From our June Outlook: ‘’Pushing lower a 10year German bund yield of 1.35% might be difficult (although Japan shows the downside is still wide), but forcing lower a 2.75% yield on a BTP is easier, as it offers twice the yield of a Bund, for the same Central Bank. So it is easier to push down a 6% yield on a Greek govie (and its CDS at 450bps over), on the presumption of mutuality and ECB backstop. For the time being, until further notice’. Fixed income-wise, we expect yields to plummet, spreads to narrow further: Italian BTPs at 2%, and at 100bps spread over Bunds, 60bps over French OATs; 10year Greek yield at 5% and below, soon enough’’.

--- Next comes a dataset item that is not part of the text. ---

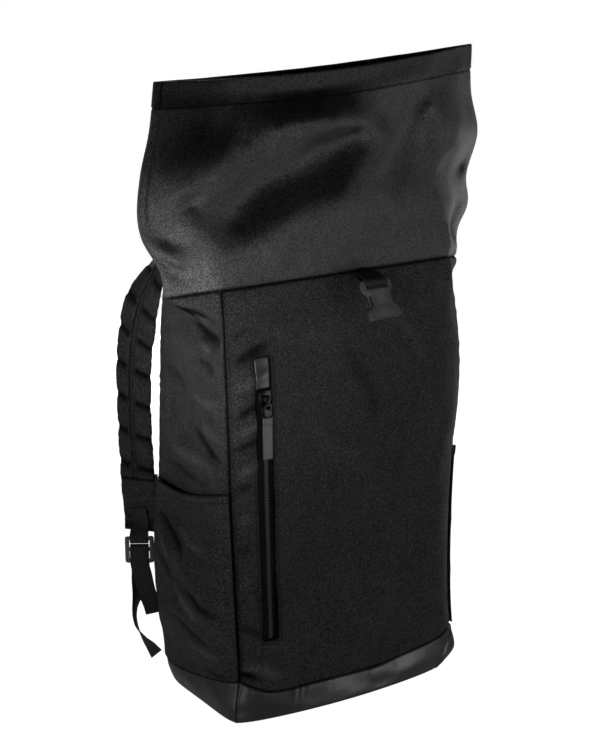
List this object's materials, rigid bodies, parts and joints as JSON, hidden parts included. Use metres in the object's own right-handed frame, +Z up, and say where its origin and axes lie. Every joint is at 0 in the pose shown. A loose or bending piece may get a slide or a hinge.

The impact on equity we expect is one of melt-up, at least in a first phase, pushing them into bubble levels, not supported by fundamentals but rather by the mix of lower yields, zero inflation rates, modest economic growth. Against this backdrop, we believe that the activism of the ECB can lead into 20%/30% upside for equities in Southern Europe, especially in the financial industry. Our favorite markets are Italy and Greece, which we think have the potential of being best performers in the next 12 months, although with heavy (realized) volatility along the way.
European Deflation Trades
Disinflation is just about to turn into outright Deflation in Europe. The ECB is active but most likely already late in the game, behind the curve, and unable to prevent deflation from kicking in. There are important consequences for rates and spreads in Europe, together with the level of the EUR itself:
- Rates to reach new lows, especially in the far end of the interest rate curve, especially in Germany. Bunds 10yr yields moving flat to JGBs, Bunds’ 30yr yields below JGBs
- Spreads to compress, both between peripheral debt and core European debt, and across the curve. Italian 10yr BTPs at 2% yield by year end, and at below 100bps spread over Bunds, below 60bps over French OATs; Greek 10yr GGBs at below 5%
- Risk premia to implode, interest rate curves to flatten. Curve spreads to tighten, volatility spreads to compress, cross-spreads to narrow.